Hydrogen-induced p-d orbital hybridization and tensile strain of PdGa single-atom alloy metallene boosts complete electrooxidation of ethanol

Abstract

Ethanol oxidation reaction (EOR) at the anode of direct ethanol fuel cells (DEFCs) obeys C1/C2 dual-pathway reaction mechanism, and improving the selectivity of C1 pathway is crucial to the commercialization of DEFCs. Herein, a novel hydrogen-implanted PdGa single-atom alloy metallene (H-Ga1Pdene) is designed for optimizing the C1 pathway to achieve greatly enhanced C1 pathway selectivity through electronic and strain engineering.
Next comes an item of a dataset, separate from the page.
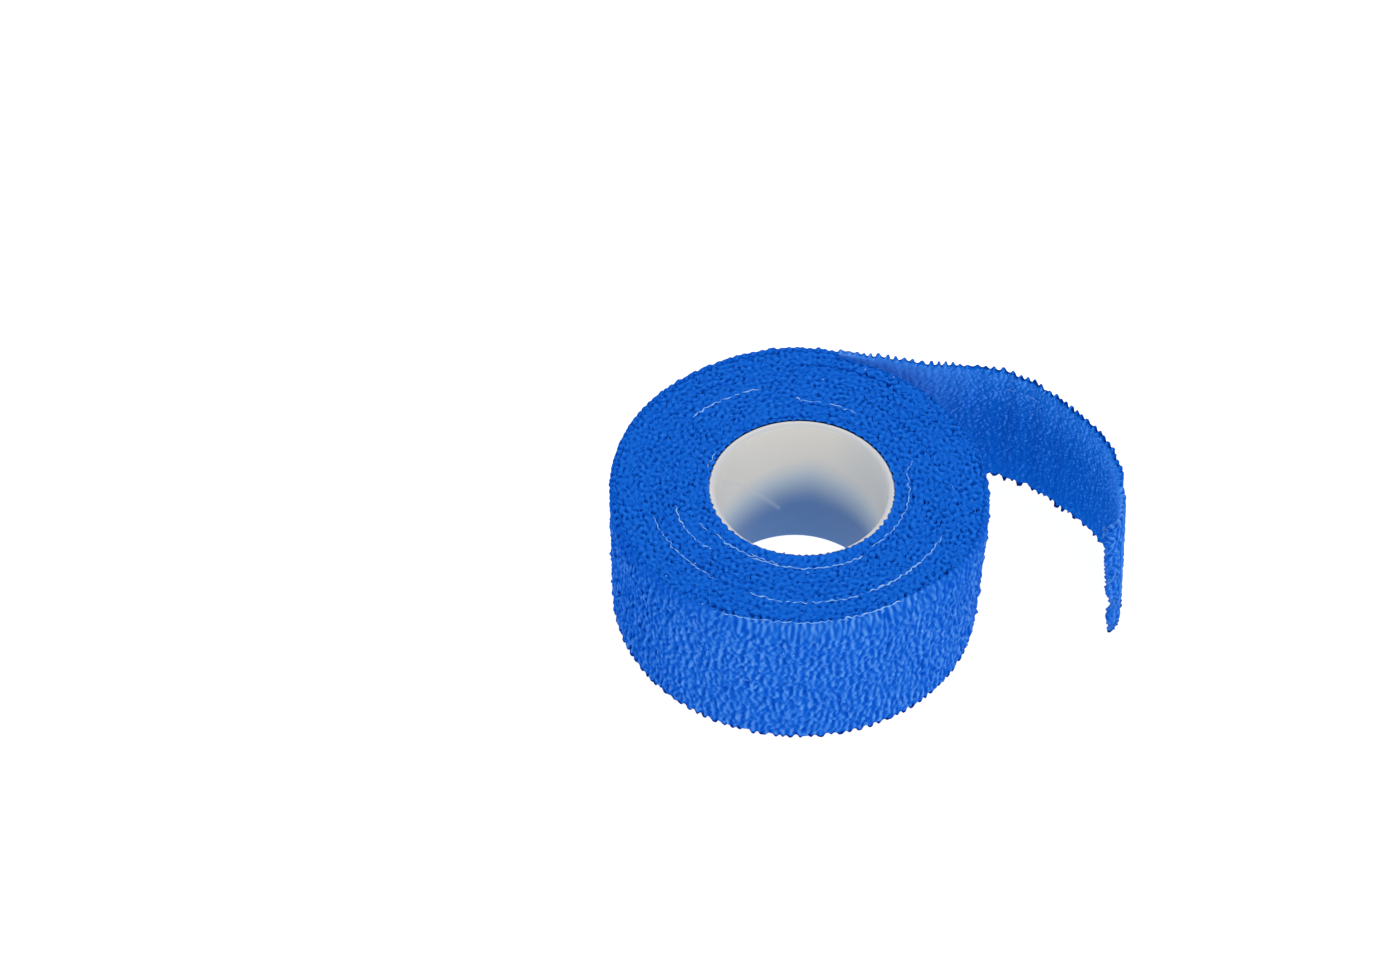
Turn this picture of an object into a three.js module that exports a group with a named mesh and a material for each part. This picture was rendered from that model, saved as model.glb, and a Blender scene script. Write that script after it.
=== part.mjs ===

Benefiting from the strong p-d orbital hybridization interaction and tensile strain effect induced by hydrogen-implantation, H-Ga1Pdene exhibits high mass activity of 10.34 A mgPd−1 and C1 pathway selectivity of 54.7%, both showing an order of magnitude higher than that of commercial Pd/C. Theoretical calculations reveal that the p-d hybridization interaction could effectively accelerate the C-C bond cleavage and tensile strain enable efficient oxidation of CO* and CH3 * produced by the C-C bond cleavage in C1 pathway, enabling H-Ga1Pdene to efficiently catalyze the complete electrooxidation of ethanol through the C1 pathway.